Sky will show more games yet pay less for the privilege. The bill is a hefty £1.193 billion (€1.34bn) a year but represents a £199 million per annum reduction on the current deal – a saving of 16 per cent a year.

It’s about £9.3 million a match compared with £11 million under its current deal. Back of the net, as Sky commentator Martin Tyler might say.

There are still two packages to be sold by the Premier League but the consensus is that the final figure for rights will be lower than what was achieved in the current deal.

In terms of broadcasting rights, have we reached peak football in England?

The Premier League had hoped that one or more of Amazon, Facebook or Apple might join the bidding but this never materialised.

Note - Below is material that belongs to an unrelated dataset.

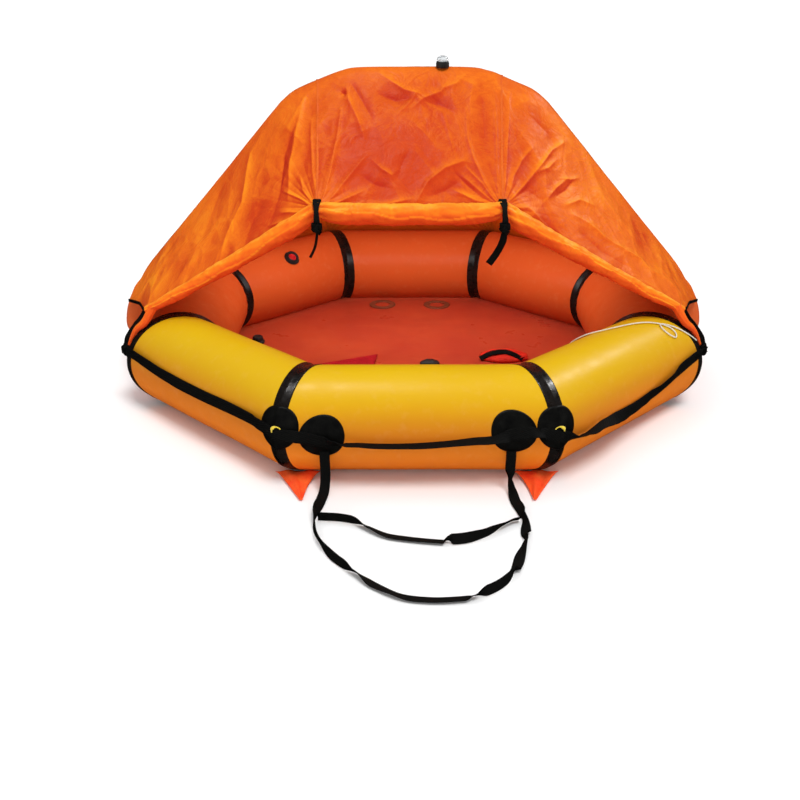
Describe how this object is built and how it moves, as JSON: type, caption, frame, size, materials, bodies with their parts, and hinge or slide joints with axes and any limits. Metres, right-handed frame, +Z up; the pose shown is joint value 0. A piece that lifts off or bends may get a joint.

Sky and BT gambled that they would have the field to themselves and approached the negotiations accordingly. A wholesale deal between the two last year, where their stations are offered on each other’s platform, also appears to have eased competitive tensions.

The Premier League still has two packages to sell domestically and it appears confident of generating more from its overseas rights, which netted £3.3 billion last time around. So the bubble might not have burst.

The 10 Airtricity Premier Division clubs receive nothing from the broadcast of their matches on RTÉ and Eir Sport. Photograph: Sam Barnes/Sportsfile
The 10 Airtricity Premier Division clubs receive nothing from the broadcast of their matches on RTÉ and Eir Sport. Photograph: Sam Barnes/Sportsfile

And everything is relative. As details of the latest English Premier League rights deal were emerging, the new League of Ireland season was being launched at the Aviva Stadium.

The 10 Premier Division clubs here receive nothing from the broadcast of their games with RTÉ and other stations. In footballing parlance that’s known as an own goal.